The working paper, by Luis R. Martinez of the University of Chicago, also found that authoritarian regimes are especially likely to artificially boost their gross domestic product numbers in the years before elections, and that the differences in GDP reporting between authoritarian and non-authoritarian countries can't be explained by structural factors, such as urbanization, composition of the economy or access to electricity.
Martinez's findings are derived from a novel data source: satellite imagery that tracks changes in the level of nighttime lighting within and between countries over time.
5) One of the things to keep an eye on that could really upset markets is ballooning deficits – which are really ballooning, due, ironically enough, to Republicans being in charge, as this article notes: The Democrats Are the Party of Fiscal Responsibility, www.nytimes.com/2018/04/15/opinion/democrats-fiscal-responsibility.html.

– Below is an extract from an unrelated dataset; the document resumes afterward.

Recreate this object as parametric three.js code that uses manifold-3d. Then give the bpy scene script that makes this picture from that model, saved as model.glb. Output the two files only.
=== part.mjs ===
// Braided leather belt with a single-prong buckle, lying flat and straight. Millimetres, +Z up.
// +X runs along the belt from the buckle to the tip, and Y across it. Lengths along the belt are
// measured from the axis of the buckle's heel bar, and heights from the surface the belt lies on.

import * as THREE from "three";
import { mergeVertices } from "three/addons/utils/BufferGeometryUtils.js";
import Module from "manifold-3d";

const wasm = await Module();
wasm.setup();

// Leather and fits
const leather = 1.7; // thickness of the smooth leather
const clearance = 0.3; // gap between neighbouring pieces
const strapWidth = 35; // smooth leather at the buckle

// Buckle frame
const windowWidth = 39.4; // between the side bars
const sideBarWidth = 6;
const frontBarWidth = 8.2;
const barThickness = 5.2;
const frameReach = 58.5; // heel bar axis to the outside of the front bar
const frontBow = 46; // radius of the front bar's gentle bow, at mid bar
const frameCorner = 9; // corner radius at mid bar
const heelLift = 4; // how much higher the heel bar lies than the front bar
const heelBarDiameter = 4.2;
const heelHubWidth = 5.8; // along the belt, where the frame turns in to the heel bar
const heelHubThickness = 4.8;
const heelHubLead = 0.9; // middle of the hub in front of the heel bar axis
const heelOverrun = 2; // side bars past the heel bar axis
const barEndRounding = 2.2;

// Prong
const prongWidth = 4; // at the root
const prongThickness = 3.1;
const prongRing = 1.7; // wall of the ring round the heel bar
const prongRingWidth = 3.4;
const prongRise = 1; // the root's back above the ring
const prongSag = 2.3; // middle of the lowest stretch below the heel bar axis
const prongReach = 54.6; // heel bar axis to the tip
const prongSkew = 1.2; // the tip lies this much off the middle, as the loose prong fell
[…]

Ah, facts are such troublesome things – they can absolutely ruin a good narrative on Fox “News”! Excerpt:
Over the last few decades, Democrats have repeatedly reduced the deficit. They have raised taxes. They have cut military spending and corporate welfare. Some of them have even tried to hold down the cost of cherished social programs. Obamacare, for example, included enough cost controls and tax increases that it’s cut the deficit on net.

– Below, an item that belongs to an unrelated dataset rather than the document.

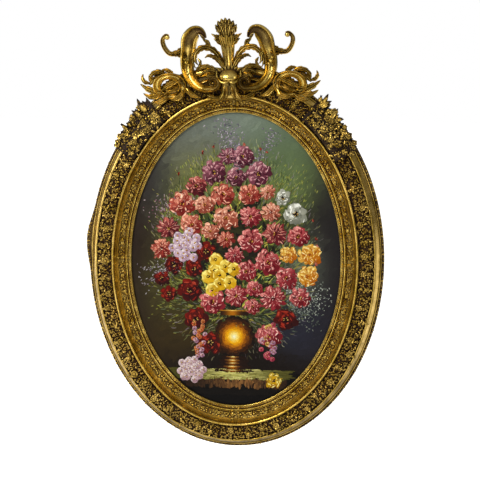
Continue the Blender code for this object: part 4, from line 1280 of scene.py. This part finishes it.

…Since 1977, the three presidential administrations that have overseen the deficit increases are the three Republican ones. President Trump’s tax cut is virtually assured to make him the fourth of four. And the three administrations that have overseen deficit reductions are the three Democratic ones, including a small decline under Barack Obama. If you want to know whether a post-1976 president increased or reduced the deficit, the only thing you need to know is his party.